Notified: December 08, 2000 Updated: January 11, 2001
Status
Not Affected
Vendor Statement
I do not believe it is a problem. The krb4 code within the MIT krb5 distributions does not contain any setuid application code that calls the krb4 library. Certainly our telnetd does not permit those variables to be set.
Vendor Information
The vendor has not provided us with any further information regarding this vulnerability.
Addendum
The CERT/CC has no additional comments at this time.
If you have feedback, comments, or additional information about this vulnerability, please send us email.
Notified: December 11, 2000 Updated: December 14, 2000
Status
Not Affected
Vendor Statement
Windows 2000 does not support Kerb IV. W2K does not provide a kerberized telnetd, nor a Krb4 proxy server - therefore we're not vulnerable to VU#602625.
Vendor Information
The vendor has not provided us with any further information regarding this vulnerability.
Addendum
The CERT/CC has no additional comments at this time.

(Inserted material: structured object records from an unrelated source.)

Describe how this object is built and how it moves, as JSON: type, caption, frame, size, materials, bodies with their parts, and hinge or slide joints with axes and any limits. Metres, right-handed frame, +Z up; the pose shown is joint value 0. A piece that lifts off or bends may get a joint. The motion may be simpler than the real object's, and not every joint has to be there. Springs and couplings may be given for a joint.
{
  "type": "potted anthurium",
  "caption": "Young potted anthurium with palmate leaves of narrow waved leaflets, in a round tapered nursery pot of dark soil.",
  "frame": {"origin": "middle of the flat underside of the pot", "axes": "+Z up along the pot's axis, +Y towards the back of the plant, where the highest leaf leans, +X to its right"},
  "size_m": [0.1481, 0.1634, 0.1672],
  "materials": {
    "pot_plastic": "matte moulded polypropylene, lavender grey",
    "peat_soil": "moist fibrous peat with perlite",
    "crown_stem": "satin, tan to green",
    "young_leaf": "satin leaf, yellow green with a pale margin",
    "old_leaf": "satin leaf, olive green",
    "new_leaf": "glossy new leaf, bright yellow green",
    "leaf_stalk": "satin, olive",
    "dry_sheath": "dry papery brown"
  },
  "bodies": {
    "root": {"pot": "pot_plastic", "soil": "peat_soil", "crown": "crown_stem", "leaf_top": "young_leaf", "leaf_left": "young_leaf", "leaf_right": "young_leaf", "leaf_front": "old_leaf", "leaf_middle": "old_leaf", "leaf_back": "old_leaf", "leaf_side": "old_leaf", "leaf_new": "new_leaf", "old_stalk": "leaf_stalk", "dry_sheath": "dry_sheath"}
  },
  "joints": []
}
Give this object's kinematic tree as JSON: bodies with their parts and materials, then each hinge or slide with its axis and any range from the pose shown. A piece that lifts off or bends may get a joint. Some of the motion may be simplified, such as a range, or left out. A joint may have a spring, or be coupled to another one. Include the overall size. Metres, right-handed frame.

If you have feedback, comments, or additional information about this vulnerability, please send us email.
Notified: December 11, 2000 Updated: December 14, 2000
Status
Unknown
Vendor Statement
WU-FTPD 2.6.1 supports Kerberos in one of two ways:
Via PAM: in which case we defer any statement of vulnerability to the PAM maintainers.
Via direct calls: in which case we are probably as vulnerable as any other service using Kerberos for user authentication.
For WU-FTPD systems using Kerberos, especially those which do not use shared libraries, I would recommend re-compiling (specifically, re-linking) the daemon to ensure an updated Kerberos runtime is used.
Vendor Information
The vendor has not provided us with any further information regarding this vulnerability.
Addendum
The CERT/CC has no additional comments at this time.